Note that the initialization of parameters depends on Cell parameter management, and when the fn type passed in shard is function, its definition should not contain parameters (e.g., operations such as Conv2D, Dense, etc.).

Running the Code

Currently MindSpore can pull up distributed parallel tasks through both rank table startup and mpirun.

rank table Startup

Distributed parallelism can be initiated by rank table when executing on Ascend and there is no subGroup communication.

Model parallelism generates sub-Group communication when there are dimensions of an object that are not sliced full or for which at least two dimensions are sliced.

That is, when started in this way, the communication generated by model parallelism within shard can only occur within world group, so the specified sharding strategy can currently only support slicing one dimension.

The above code needs to be configured with distributed variables before it can run. The Ascend environment needs to be configured with RANK_TABLE_FILE, RANK_ID, and DEVICE_ID. The configuration procedure can be found here.

Ascend Distributed related environment variables are:

RANK_TABLE_FILE: Path to the grouping information file. rank_table_file files can be generated using hccl_tools.py in the models code repository, which can be obtained from here.
DEVICE_ID: the actual serial number of the current card on the machine.
RANK_ID: logical serial number of the current card.

#!/bin/bash
set -e
echo "=============================================================================================================="
echo "Please run the script as: "
echo "bash run_shard_function_example.sh RANK_SIZE RANK_TABLE_FILE"
echo "For example: bash run_fusion_example.sh 8 ../rank_table_8pcs.json"
echo "It is better to use the absolute path."
echo "This example is expected to run on the Ascend environment."
echo "=============================================================================================================="
if [$# != 2]
then
    echo "Usage: bash run_shard_function_example.sh RANK_SIZE RANK_TABLE_FILE"
exit 1
fi
EXEC_PATH=$(pwd)

if [ ! -d "${EXEC_PATH}/MNIST_Data" ]; then
    if [ ! -f "${EXEC_PATH}/MNIST_Data.zip" ]; then
        wget http://mindspore-website.obs.cn-north-4.myhuaweicloud.com/notebook/datasets/MNIST_Data.zip
    fi
    unzip MNIST_Data.zip
fi
export DATA_PATH=${EXEC_PATH}/MNIST_Data/train/
RANK_SIZE=$1
RANK_TABLE_FILE=$2
test_dist_8pcs()
{
    export RANK_TABLE_FILE=${RANK_TABLE_FILE}
    export RANK_SIZE=8
}
test_dist_${RANK_SIZE}pcs

for((i=0;i<${RANK_SIZE};i++))
do
    rm -rf device$i
    mkdir device$i
    cp ./shard_function_example.py ./device$i
    cd ./device$i
    export DEVICE_ID=$i
    export RANK_ID=$i
    echo "start training for device $i"
    env > env$i.log
    python ./shard_function_example.py > train.log$i 2>&1 &
    cd ../
done
echo "The program launch succeed, the log is under device0/train.log0."

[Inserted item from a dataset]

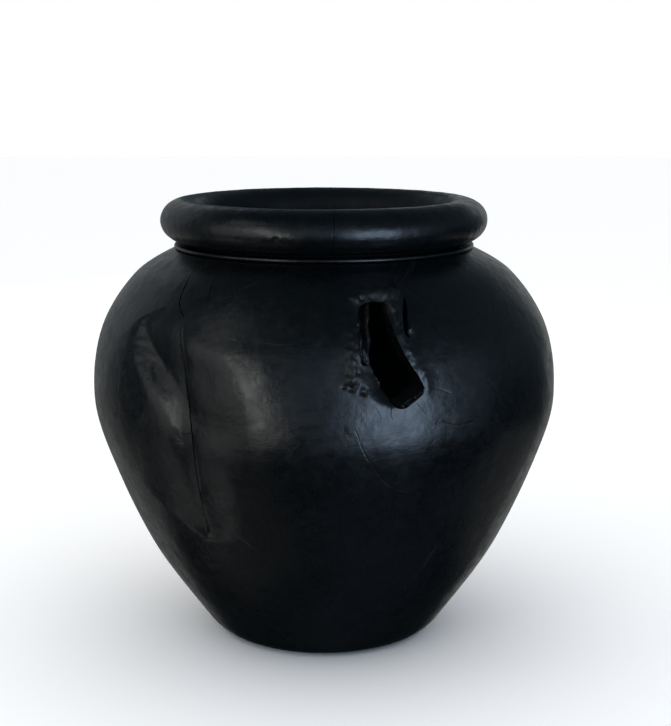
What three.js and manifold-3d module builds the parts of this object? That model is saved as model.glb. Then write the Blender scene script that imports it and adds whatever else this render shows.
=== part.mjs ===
// A squat black wooden pot, turned and hollowed from one length of trunk, with a rolled rim.
//
// The trunk wood is the body. Its foot is closed by a stepped plug, its neck is a short spigot that
// carries a thin bead and the thick rolled rim, and the core of a dead knot still stands in the
// knot hole through the shoulder. A long fold of ingrown bark runs down the front left.
//
// Millimetres, +Z up. The origin is the centre of the foot, and the front of the pot faces -Y.
// Azimuths are in degrees from the front, positive towards +X.

import * as THREE from 'three';
import { mergeVertices } from 'three/addons/utils/BufferGeometryUtils.js';
import Module from 'manifold-3d';

const wasm = await Module();
wasm.setup();

// Driving dimensions ---------------------------------------------------------------------------

const SEGMENTS = 72;            // facets round every turned piece
const GAP = 0.3;                // glue gap between touching pieces
const CLEAR = 1;                // how far a cut runs past the face it opens

const FOOT_FLAT_R = 60;         // flat part of the foot that rests on the table
const FOOT_TURN_R = 71.6;       // where the foot's roundness and the table would meet
const WALL = [                  // outside of the wall from foot to neck: [radius, height]
  [80, 12], [116, 66], [144.5, 134], [150, 170], [143, 207], [122, 238], [96, 254.2],
];
const SEAT_Z = WALL.at(-1)[1];  // ledge at the neck that the bead lies on
const HOLLOW = [                // inside of the wall from floor to neck
  [54, 24], [74, 34], [98, 68], [122, 130], [128, 168], [121, 203], [102, 229], [82, 243], [76, 252],
];

const SPIGOT_R = 88;            // neck spigot that the bead and rim sit on
const MOUTH_R = 76;             // inside of the neck
const SPIGOT_TOP = 269.7;

const BEAD_R = 96.8;            // thin half-round bead between shoulder and rim
const BEAD_H = 2.6;

const RIM_CENTRE_R = 90.2;      // the rolled rim's section is an ellipse
const RIM_CENTRE_Z = 272;
const RIM_HALF_WIDTH = 15.1;
const RIM_HALF_HEIGHT = 13.5;

const FLOOR_Z = 24;             // top of the floor inside
const PLUG_R = 45;              // wide step of the plug, flush with the foot
const PLUG_STEP_Z = 10;
const PLUG_NECK_R = 35;         // narrow step that closes the floor

const FOLD = {                  // leaf-shaped fold of ingrown bark
  low: 91, high: 230,           // heights of its two ends
  azimuth: -32.6,               // the crease at half height
  lean: 6.3, foot: 0.9,         // degrees that it leans left by at its top, and at its foot
  face: 31.5,                   // the sunk face to the crease's left, degrees wide
  bank: 15,                     // the bank that climbs out again to its right, degrees wide
  depth: 9,
};

const KNOT_AZIMUTH = 15.5;      // the knot hole slants across the shoulder
const KNOT_HOLE = [             // its mouth, seen straight on: [across, height]
  [-14, 233], [-9, 235], [-3, 235.6], [1.4, 234], [1.4, 228], [4.6, 215], [7, 208.3], [10.5, 202],
  [14.7, 195], [17, 189], [15.5, 185], [10.6, 181.5], [4.8, 179], [0, 180], [-3.6, 184],
  [-6.7, 190], [-9.6, 197.5], [-13, 202], [-17.5, 203], [-18.8, 211], [-17.6, 220], [-16, 228],
];
const KNOT_CORE = [             // the dead wood left standing on its left side
  [-13, 231.5], [-9, 233], [-5.5, 230], [-8, 222], [-7.5, 215], [-9.5, 206], [-12.5, 203.5],
  [-16.5, 204.5], [-17.6, 211], [-16.4, 220], [-14.8, 227.5],
];
const KNOT_CUT = [96, 170];     // radii that the cut runs between
const CORE_CUT = [118, 160];    // radii that the core's prism runs between
const CORE_SUNK = 6;            // how far the core lies below the wall's surface
const SLIT = { azimuth: 20.6, low: 219, high: 236, width: 2, radii: [122, 150] };

// Helpers --------------------------------------------------------------------------------------

const point = ([r, z]) => new THREE.Vector2(r, z);
const radians = THREE.MathUtils.degToRad;

// A curve as points, without its first one when it continues another.
function trace(curve, steps, skipFirst = false) {
  return curve.getPoints(steps).slice(skipFirst ? 1 : 0);
}

// A profile turned about Z. It starts and ends on the axis, or is closed on itself here.
function turned(profile) {
  const onAxis = profile[0].x === 0;
  const closed = onAxis ? profile : [...profile, profile[0]];
  return new THREE.LatheGeometry(closed, SEGMENTS).rotateX(Math.PI / 2);
}

function toManifold(geometry) {
  const bare = geometry.clone();
  bare.deleteAttribute('normal');
  bare.deleteAttribute('uv');
  const merged = mergeVertices(bare, 1e-4);
  return new wasm.Manifold(new wasm.Mesh({
    numProp: 3,
    vertProperties: new Float32Array(merged.attributes.position.array),
    triVerts: new Uint32Array(merged.index.array),
  }));
}

function toGeometry(solid) {
  const { vertProperties, triVerts } = solid.getMesh();
  const geometry = new THREE.BufferGeometry();
  geometry.setAttribute('position', new THREE.BufferAttribute(vertProperties, 3));
  geometry.setIndex(new THREE.BufferAttribute(triVerts, 1));
  geometry.computeVertexNormals();
  return geometry;
}

// A prism of a closed outline, standing out of the wall from one radius to another.
function radialPrism(outline, azimuth, [inner, outer]) {
  const shape = new THREE.Shape(outline.map(point));
  const geometry = new THREE.ExtrudeGeometry(shape, {
    depth: outer - inner, bevelEnabled: false,
  });
  geometry.rotateX(Math.PI / 2);          // outline's height becomes Z, extrusion becomes -Y
  geometry.translate(0, -inner, 0);
  geometry.rotateZ(radians(azimuth));
  return geometry;
}

function piece(name, geometry, color, roughness) {
  const material = new THREE.MeshStandardMaterial({ color, roughness, metalness: 0 });
  const mesh = new THREE.Mesh(geometry, material);
  mesh.name = name;
  return mesh;
}

// The fold: how far the surface is pushed in at an azimuth and a height ---------------------------

function foldDepth(azimuth, z) {
  const s = (2 * z - FOLD.high - FOLD.low) / (FOLD.high - FOLD.low);
  if (Math.abs(s) >= 1) return 0;
  const taper = 1 - s * s;
  const crease = FOLD.azimuth - FOLD.lean * Math.max(s, 0) - FOLD.foot * Math.max(-s, 0);
  const deep = FOLD.depth * taper ** 0.6;
  if (azimuth < crease) {
    const face = FOLD.face * taper ** (s > 0 ? 0.5 : 0.9);      // arched above, pointed below
    const across = Math.min((crease - azimuth) / face, 1);
    return deep * (1 - across ** 1.3);
  }
  return deep * Math.max(1 - (azimuth - crease) / FOLD.bank, 0);
}

function pushInFold(geometry) {
  const position = geometry.attributes.position;
  for (let i = 0; i < position.count; i += 1) {
    const x = position.getX(i);
    const y = position.getY(i);
    const r = Math.hypot(x, y);
    if (r < FOOT_FLAT_R) continue;
    const azimuth = THREE.MathUtils.radToDeg(Math.atan2(x, -y));
    const scale = (r - foldDepth(azimuth, position.getZ(i))) / r;
    position.setXY(i, x * scale, y * scale);
  }
  return geometry;
}

// Pieces ---------------------------------------------------------------------------------------

// The whole outside of the wood, foot to spigot, with the fold pushed in.
function woodOutside() {
  const foot = new THREE.QuadraticBezierCurve(
    point([FOOT_FLAT_R, 0]), point([FOOT_TURN_R, 0]), point(WALL[0]),
  );
  const wall = new THREE.SplineCurve(WALL.map(point));
  return pushInFold(turned([
    point([0, 0]), ...trace(foot, 3), ...trace(wall, 24, true),
    point([SPIGOT_R, SEAT_Z]), point([SPIGOT_R, SPIGOT_TOP]), point([0, SPIGOT_TOP]),
  ]));
}

// Everything that is hollowed out of it: the plug's stepped recess, the hollow and the mouth.
function woodInside() {
  const hollow = new THREE.SplineCurve(HOLLOW.map(point));
  return turned([
    point([0, -CLEAR]), point([PLUG_R, -CLEAR]), point([PLUG_R, PLUG_STEP_Z]),
    point([PLUG_NECK_R, PLUG_STEP_Z]), point([PLUG_NECK_R, FLOOR_Z]),
    ...trace(hollow, 14),
    point([MOUTH_R, SPIGOT_TOP + CLEAR]), point([0, SPIGOT_TOP + CLEAR]),
  ]);
}

// A narrow drying check in the shoulder beside the knot.
function slit() {
  const { azimuth, low, high, width, radii: [inner, outer] } = SLIT;
  const box = new THREE.BoxGeometry(width, outer - inner, high - low);
  box.translate(0, -(inner + outer) / 2, (low + high) / 2);
  return box.rotateZ(radians(azimuth));
}

function bodyShell() {
  const solid = toManifold(woodOutside())
    .subtract(toManifold(woodInside()))
    .subtract(toManifold(radialPrism(KNOT_HOLE, KNOT_AZIMUTH, KNOT_CUT)))
    .subtract(toManifold(slit()));
  return piece('body_shell', toGeometry(solid), 0x0c1114, 0.34);
}

// The core follows the wall's own surface, a little below it.
function knotCore() {
  const back = radians(KNOT_AZIMUTH);
  const sunk = woodOutside().translate(-CORE_SUNK * Math.sin(back), CORE_SUNK * Math.cos(back), 0);
  const solid = toManifold(radialPrism(KNOT_CORE, KNOT_AZIMUTH, CORE_CUT)).intersect(toManifold(sunk));
  return piece('knot_core', toGeometry(solid), 0x07090b, 0.5);
}

// A thin half-round ring lying on the shoulder, round the spigot.
function neckBead() {
  const low = SEAT_Z + GAP;
  const half = BEAD_H / 2;
  const nose = new THREE.EllipseCurve(
    BEAD_R - half, low + half, half, half, -Math.PI / 2, Math.PI / 2,
  );
  const inner = SPIGOT_R + GAP;
  return piece('neck_bead', turned([
    point([inner, low]), ...trace(nose, 4), point([inner, low + BEAD_H]),
  ]), 0x14191d, 0.3);
}

// The roll is an ellipse, rebated underneath so that it drops over the spigot.
function rimRing() {
  const socketR = SPIGOT_R + GAP;
  const socketTop = SPIGOT_TOP + GAP;
  const start = -Math.acos((socketR - RIM_CENTRE_R) / RIM_HALF_WIDTH);
  const end = Math.PI + Math.asin((RIM_CENTRE_Z - socketTop) / RIM_HALF_HEIGHT);
  const roll = new THREE.EllipseCurve(
    RIM_CENTRE_R, RIM_CENTRE_Z, RIM_HALF_WIDTH, RIM_HALF_HEIGHT, start, end,
  );
  return piece('rim_ring', turned([
    ...trace(roll, 16), point([socketR, socketTop]),
  ]), 0x0e1418, 0.32);
}

// A stepped disc let into the foot from below, which closes the heart of the trunk.
function floorPlug() {
  return piece('floor_plug', turned([
    point([0, 0]), point([PLUG_R - GAP, 0]), point([PLUG_R - GAP, PLUG_STEP_Z - GAP]),
    point([PLUG_NECK_R - GAP, PLUG_STEP_Z - GAP]), point([PLUG_NECK_R - GAP, FLOOR_Z]),
    point([0, FLOOR_Z]),
  ]), 0x0a0d10, 0.5);
}

const pot = new THREE.Group();
pot.add(bodyShell(), floorPlug(), neckBead(), rimRing(), knotCore());

export default pot;
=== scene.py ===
import math

import bmesh
import bpy
import numpy as np
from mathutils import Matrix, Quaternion, Vector, noise


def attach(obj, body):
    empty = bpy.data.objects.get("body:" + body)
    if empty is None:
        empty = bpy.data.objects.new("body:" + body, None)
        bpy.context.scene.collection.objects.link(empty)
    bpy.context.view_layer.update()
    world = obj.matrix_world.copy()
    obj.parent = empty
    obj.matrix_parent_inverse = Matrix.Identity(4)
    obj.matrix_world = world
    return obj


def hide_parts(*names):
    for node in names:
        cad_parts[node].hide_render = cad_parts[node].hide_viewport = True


# The looks of a squat black wooden pot with a rolled rim, turned from one length of trunk.
# Shapes are worked out in millimetres about the turning axis and scaled to metres at the end.
# Azimuths are in degrees from the front (-Y), positive towards +X; heights are above the foot.

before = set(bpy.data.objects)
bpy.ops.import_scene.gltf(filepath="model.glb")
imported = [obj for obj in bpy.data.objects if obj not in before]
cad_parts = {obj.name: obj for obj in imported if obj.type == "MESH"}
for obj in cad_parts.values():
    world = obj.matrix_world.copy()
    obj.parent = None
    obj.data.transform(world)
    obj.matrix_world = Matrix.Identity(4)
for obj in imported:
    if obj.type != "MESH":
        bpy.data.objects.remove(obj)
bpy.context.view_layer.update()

MM = 0.001
SMOOTH_BELOW = 38                   # edges that bend by less than this many degrees look round

# The turned outline, the same as the CAD part's: (radius, height).
FOOT_FLAT_R = 60
FOOT_TURN_R = 71.6
WALL = [(80, 12), (116, 66), (144.5, 134), (150, 170), (143, 207), (122, 238), (96, 254.2)]
HOLLOW = [
    (54, 24), (74, 34), (98, 68), (122, 130), (128, 168), (121, 203), (102, 229), (82, 243), (76, 252),
]
SEAT_Z = WALL[-1][1]
SPIGOT_R = 88
MOUTH_R = 76
SPIGOT_TOP = 269.7
FLOOR_Z = 24
PLUG_R = 45
PLUG_STEP_Z = 10
PLUG_NECK_R = 35
GAP = 0.3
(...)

After configuring RANK_TABLE_FILE in the current directory, the following command requires the user to have 8 Atlas training series devices. Run the command as follows:

bash run_shard_function_example.sh 8 ../rank_table_8pcs.json

During the execution process, the framework automatically performs operator-level model parallelization for the input function of shard, and the parallelization strategy for each operator is obtained by the framework search, and the whole process is user-agnostic. The graph can be saved as follows:

ms.set_context(save_graphs=2)

The parallelization strategy for each specific operator can be seen in step_parallel_end.ir.

Startup via mpirun

On Ascend and GPU, distributed parallel can be started by means of mpirun, and this startup method supports the creation of subgroup communication. The run command is as follows:

mpirun -n ${DEVICE_NUM} --output-filename log_output --allow-run-as-root python ${PYTHON_SCRIPT_PATH}

Take the sample code as an example, and start 8 cards, the corresponding command is:

bash run_mpirun_shard_function_example.sh

Note that when startup from mpirun on Ascend with a large number of subgroups, you may run into an error that creating a communication domain fails. The error message is "Ascend collective Error: "HcclCommInitRootInfo failed. | Error Number 2". You can reduce the max_device_memory in context to reserve enough memory for hccl to create the communication domain.

Running Results

After the running is completed, the following is the part of Loss results:

epoch: 0, step: 0, loss is 2.3093076
epoch: 0, step: 100, loss is 2.299726
epoch: 0, step: 200, loss is 2.3076267
epoch: 0, step: 300, loss is 2.288056
epoch: 0, step: 400, loss is 2.2772775
epoch: 0, step: 500, loss is 2.1903486
epoch: 0, step: 600, loss is 1.2501067
epoch: 0, step: 700, loss is 0.7540306
...

Usage Limitations

The execution mode needs to be set to PYNATIVE_MODE, the parallel configuration to AUTO_PARALLEL, and the search_mode to sharding_propagation.
Nested vmap use is supported, and must be used with shard outside and vmap inside.
Nested use of shard is not supported.
Nested ms.jit with shard is not supported, shard will not take effect in this scenario.